Opinión
La (penosa) evolución de la indignación mexicana
Por Miguel Ángel Romero Ramírez
En un país que acumula tragedias, de Ayotzinapa a Teuchitlán, la indignación ha sufrido cambios gracias a la política del resentimiento que promueve el régimen fundado por AMLO y que heredó Sheinbaum.

México vive en una paradoja amarga. El supuesto gobierno de izquierda, que históricamente debería fomentar y nutrir una indignación crítica capaz de transformar su sociedad, es ahora quien la contiene, controla y desactiva. La democracia pierde fuerza cuando una sociedad calla, no por indiferencia, sino por miedo a traicionar al gobierno que finalmente reconoció sus heridas y visibilizó a quienes históricamente se sienten agraviados.

En un país que acumula tragedias como cicatrices abiertas, desde Ayotzinapa hasta Teuchitlán, la indignación ha cambiado en la última década. Esto no es casualidad. Es resultado directo de la política del resentimiento que Andrés Manuel López Obrador estableció como base de su gobierno y que Claudia Sheinbaum ha heredado y promovido fielmente.

Francis Fukuyama, en su libro "La política del resentimiento", advierte claramente sobre esta trampa. Explica cómo los líderes populistas aprovechan las heridas abiertas de un pueblo históricamente agraviado para exigir lealtad absoluta. No hay espacio para rendición de cuentas porque las críticas se transforman en ataques. Los señalamientos de ineficacia desaparecen porque todos aquellos que consideran un logro la llegada del nuevo régimen se vuelven laxos con los errores y las fallas que antes reprochaban.

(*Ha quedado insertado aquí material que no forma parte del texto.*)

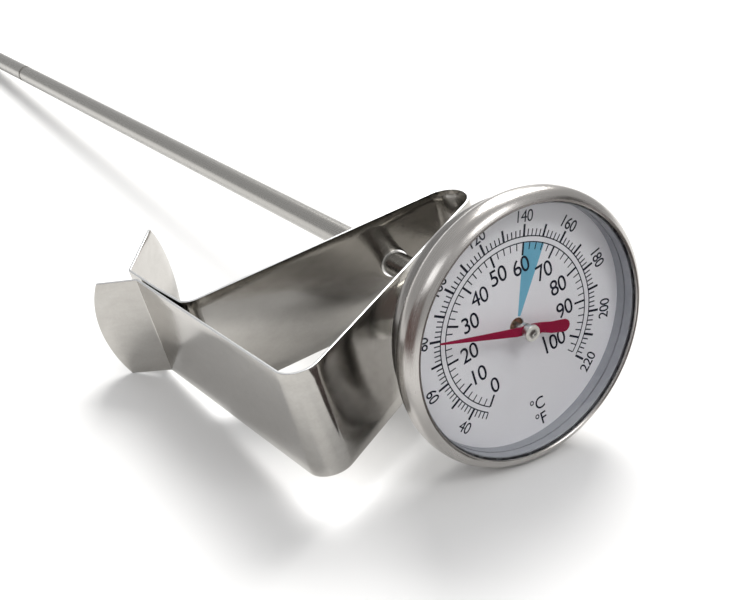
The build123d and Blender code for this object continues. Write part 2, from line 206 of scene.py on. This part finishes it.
def plain_grain(name, c1, c2, rough, rough2, metal=0.0, scale=900.0, strength=0.1, coat=0.0, spec=0.5):
    """Even surface with fine grain in colour, gloss and relief."""
    m, nt, b = new_mat(name)
    k = N(nt)
    n1 = k.noise(k.obj(), scale, 4.0, 0.6)
    n2 = k.noise(k.obj(), scale * 0.08, 3.0, 0.5)
    mixed = k.m("ADD", k.m("MULTIPLY", n1, 0.5), k.m("MULTIPLY", n2, 0.5))
    k.link(k.mix(k.rng(mixed, 0.35, 0.65, 0.0, 1.0), c1, c2), b.inputs["Base Color"])
    b.inputs["Metallic"].default_value = metal
    b.inputs["Coat Weight"].default_value = coat
    b.inputs["Coat Roughness"].default_value = 0.08
    b.inputs["Specular IOR Level"].default_value = spec
    k.link(k.rng(mixed, 0.3, 0.7, rough, rough2), b.inputs["Roughness"])
    k.link(k.bump(n1, strength, 0.00003), b.inputs["Normal"])
    return m


# ==================================================================== materials
M = {}
M["bezel"] = turned_steel("bezel_steel", (0.47, 0.45, 0.43), (0.52, 0.50, 0.48), 0.22, 0.30, 26.0, 0.04)
# case steel painted much darker than the bezel's steel, so the clip's front plate reflects it dark: painted shade
M["case"] = turned_steel("case_steel", (0.27, 0.26, 0.25), (0.33, 0.32, 0.31), 0.22, 0.34, 20.0, 0.06)
M["nut"] = plain_grain("nut_steel", (0.62, 0.61, 0.58), (0.70, 0.69, 0.66), 0.18, 0.30, 1.0, 700.0, 0.12)
M["brass"] = turned_steel("brass", (0.66, 0.46, 0.22), (0.74, 0.53, 0.28), 0.22, 0.36, 20.0, 0.06)
M["bronze"] = turned_steel("bronze", (0.50, 0.33, 0.20), (0.62, 0.44, 0.29), 0.2, 0.34, 20.0, 0.08)
M["bimetal"] = plain_grain("bimetal", (0.55, 0.50, 0.44), (0.63, 0.58, 0.51), 0.30, 0.42, 1.0, 1400.0, 0.1)
M["gasket"] = plain_grain("gasket_rubber", (0.050, 0.052, 0.058), (0.070, 0.072, 0.080), 0.45, 0.65, 0.0, 1500.0, 0.2)
M["ring"] = plain_grain("ring_grey", (0.30, 0.31, 0.34), (0.36, 0.37, 0.40), 0.38, 0.5, 0.0, 1100.0, 0.08)
M["ink"] = plain_grain("dial_ink", (0.010, 0.012, 0.024), (0.020, 0.022, 0.036), 0.50, 0.62, 0.0, 2500.0, 0.1, spec=0.1)
M["wedge"] = plain_grain("wedge_blue", (0.165, 0.440, 0.600), (0.195, 0.485, 0.650), 0.45, 0.55, 0.0, 2200.0, 0.06, spec=0.2)
M["pointer"] = plain_grain("pointer_red", (0.250, 0.006, 0.036), (0.290, 0.010, 0.048), 0.34, 0.44, 0.0, 1600.0, 0.06, spec=0.15)

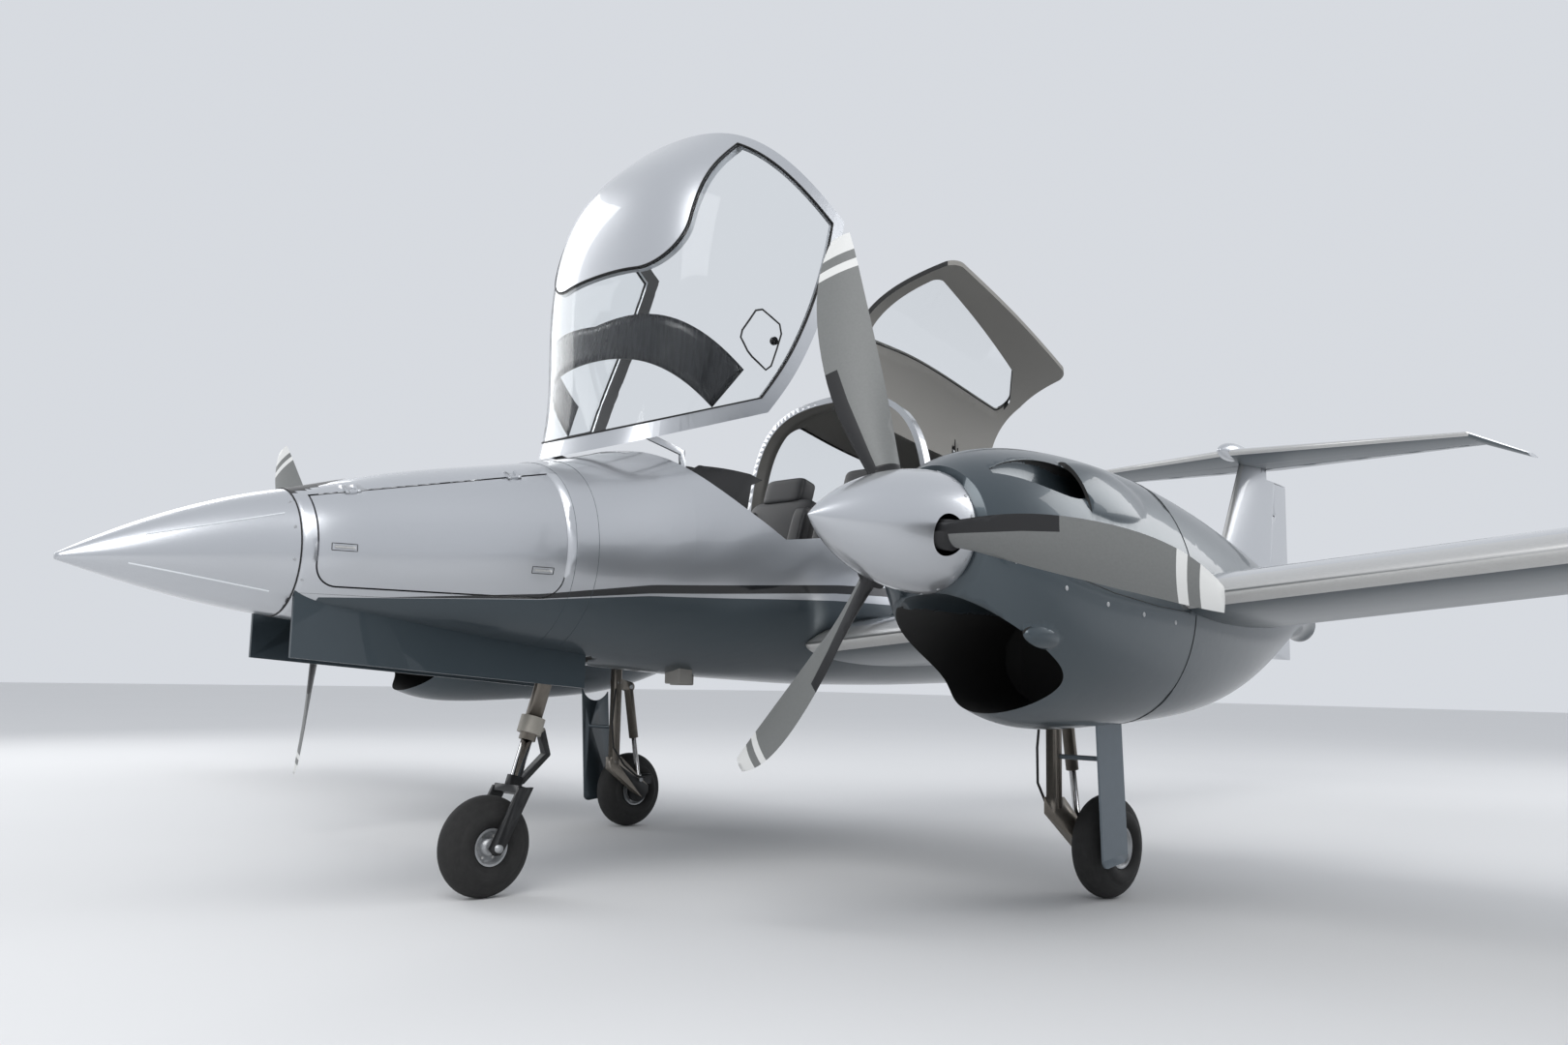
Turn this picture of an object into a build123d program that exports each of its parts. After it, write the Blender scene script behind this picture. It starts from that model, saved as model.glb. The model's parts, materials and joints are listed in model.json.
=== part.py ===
from build123d import *
from math import atan2, cos, degrees, radians, sin, sqrt, tan
import os

os.makedirs("parts", exist_ok=True)

# Four-seat low-wing aircraft with two engines, a T-tail and retractable tricycle landing gear.
# Millimetres. X points to the left wing, Y points aft, Z points up, and Z = 0 is the ground.
# Stations are counted aft from the tip of the nose; Y = 0 is at half of the length.
length = 8560
span = 13550
tail_span = 3270
track = 2860
wheelbase = 1784

# Clearances between pieces
panel_gap = 5
running_gap = 6
seat_gap = 0.3
pin_gap = 3

# Fuselage
nose_tip_height = 1088
radome_seam = 625
section_seam = 2020
cabin_end = 5000
boom_end = 7920
skin = 25
thin_skin = 14
floor_height = 1050
nose_floor_height = 1130
hatch_bay_front = 690
hatch_bay_rear = 1430
cabin_front = 1560
rear_bulkhead = 4650
bulkhead_thick = 20
wing_box_rear = 4060
floor_thick = 25
tail_hollow_end = 7300
gear_bay_front = 760
gear_bay_rear = 1790
gear_bay_half = 130
gear_bay_height = 1025
nose_door_front = radome_seam + panel_gap
nose_door_rear = 1742
nose_door_top = 1050

# Canopy and rear door, angles as they stand open
canopy_open = 53.5
canopy_hinge_station = 1858
canopy_hinge_height = 1451
canopy_front = 1905
canopy_front_height = 1667
canopy_corner = (2390, 1326)
canopy_sill_middle = (2840, 1402)
canopy_foot_height = 1543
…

El reciente descubrimiento del campo de exterminio en Teuchitlán, Jalisco, es un ejemplo brutal y doloroso. Una noticia que debió, por su gravedad, haber encendido una respuesta pública contundente y masiva apenas produjo un par de marchas y pronunciamientos que se están diluyendo. La respuesta sin tracción, no es fruto del desinterés ni de la insensibilidad colectiva, sino de un miedo profundo de una mayoría que se inhibe con la posibilidad de debilitar al gobierno que tanto anhelaba; gobierno que gana espacio para traicionarlos de manera sistemática. ¿Quién se atreve a cuestionar a quienes que por fin los visibilizó? Es una de las preguntas trampa.

Ayotzinapa, aquel episodio sombrío ocurrido en 2014, muestra también claramente este cambio. Cuando desaparecieron los 43 estudiantes bajo el gobierno de Enrique Peña Nieto, la indignación fue inmediata, absoluta e imparable. Ahora, incluso cuando el actual régimen ha fallado reiteradamente en ofrecer respuestas claras sobre la tragedia, el enojo público se desvanece rápidamente. Quienes en su momento fueron activistas y periodistas incansables hoy encuentran razones para justificar y tolerar las limitaciones, silencios oficiales y posturas lamentables como la del presidente del Senado.

Este fenómeno no ocurre por accidente, sino que es deliberadamente inducido por una narrativa política que presenta cada crítica como una amenaza existencial. López Obrador, y ahora Sheinbaum, han creado un vínculo afectivo con el pueblo, basado en la gratitud y en el resentimiento hacia las élites. Así, cualquier cuestionamiento al gobierno parece dirigido contra la esencia misma del movimiento que los llevó al poder.

Aquí reside la astucia más oscura del populismo, utiliza la indignación original como moneda política: el reconocimiento y la visibilidad que otorga el gobierno a los históricamente agraviados se intercambia por silencio y obediencia. La lógica emocional sustituye cualquier análisis racional, dejando a la democracia en peligro y a la sociedad vulnerable frente a abusos, errores y negligencias. Una simple y llana estrategia política. El "pueblo bueno" no quiere ser tildado de traidor o ingrato.

La indignación en México no ha muerto, pero está atrapada en un dilema moral y político complejo. Recuperar la capacidad de exigir justicia, cuestionar y criticar sin miedo, no es solo un acto necesario de valentía política, sino un deber democrático fundamental. México necesita romper con urgencia este engaño emocional que mantiene rehén a su democracia.

Mientras esto no ocurra, tragedias como Ayotzinapa o Teuchitlán seguirán acumulándose como simples notas al margen en una historia donde la indignación selectiva debilita cada vez más la esencia misma del cambio social y político que México necesita desesperadamente.